“Words and pictures are yin and yang. Married, they produce a progeny more interesting than either parent.” ― Dr. Seuss.
Earlier this week I had a good day paying a visit to a nearby comic book outlet. It had been quite a while since I had actually stepped into one and noticed that the nature of the modern day comic book has changed drastically since my younger days when I frequented the small family pharmacy on the corner to purchase that months’ recent comment book release.
In those days the cost may have been a lot cheaper than today, the advertising content more pronounced and the general story line a lot less believable. Modern scientific discoveries, medical advancements and reader sophistication and demands have converted the comic book into a more educational and entertaining media of discovery.

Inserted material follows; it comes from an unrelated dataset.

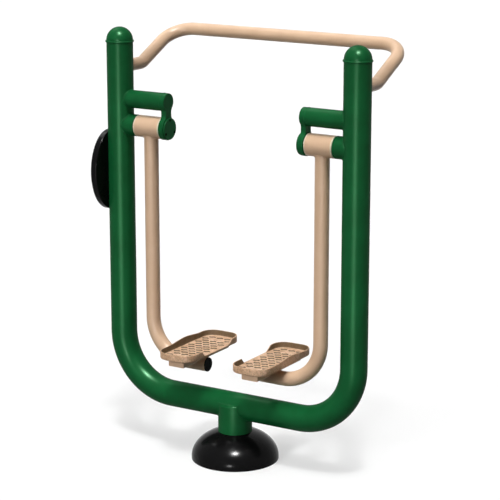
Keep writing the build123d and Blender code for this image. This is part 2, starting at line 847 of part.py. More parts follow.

Many educators consider comic books to be the gateway to learning, literacy and creative thinking. They may well be considered the modern day opiate of the masses but in a good sense. They are an influential social medium capable of indirectly inspiring social change.
Over the past number of years comic book outlets have unfortunately become associated with pornography, juvenile delinquency, drugs and the seedier side of modern life. This is an unjustified label placed upon many honest and conscientious outlet owners who manage safe and personally regulated outlets.
Tyler Hoke, owner-manager of the Comic King outlet in West Edmonton Mall , has been in the business for more than 20 years and has noticed the way the general public and the media have labelled comic books as negative factors in their readers lives.
“You can’t really pin a generalized, negative label on all outlets” Hoke stated. “We cater to our readers and try to run the business in a reputable and responsible manner.”
“Female readers are now demanding their own genre of comic book and place special orders to have these issues offered here” he added.
“The comic book outlet is no longer a male domain and women want their own brands of reading material placed alongside the traditionally male dominated displays.”
A comic book offers the reader a chance to personally hold onto and turn the pages of something that is non electronic, tactile , and capable of being stored away in a place that the reader can refer to at a later date and time convenient to them.
This older form of palpable entertainment may well survive the modern day craze for electronic immediacy and mass consumption. The comic book is truly a personal , private entity.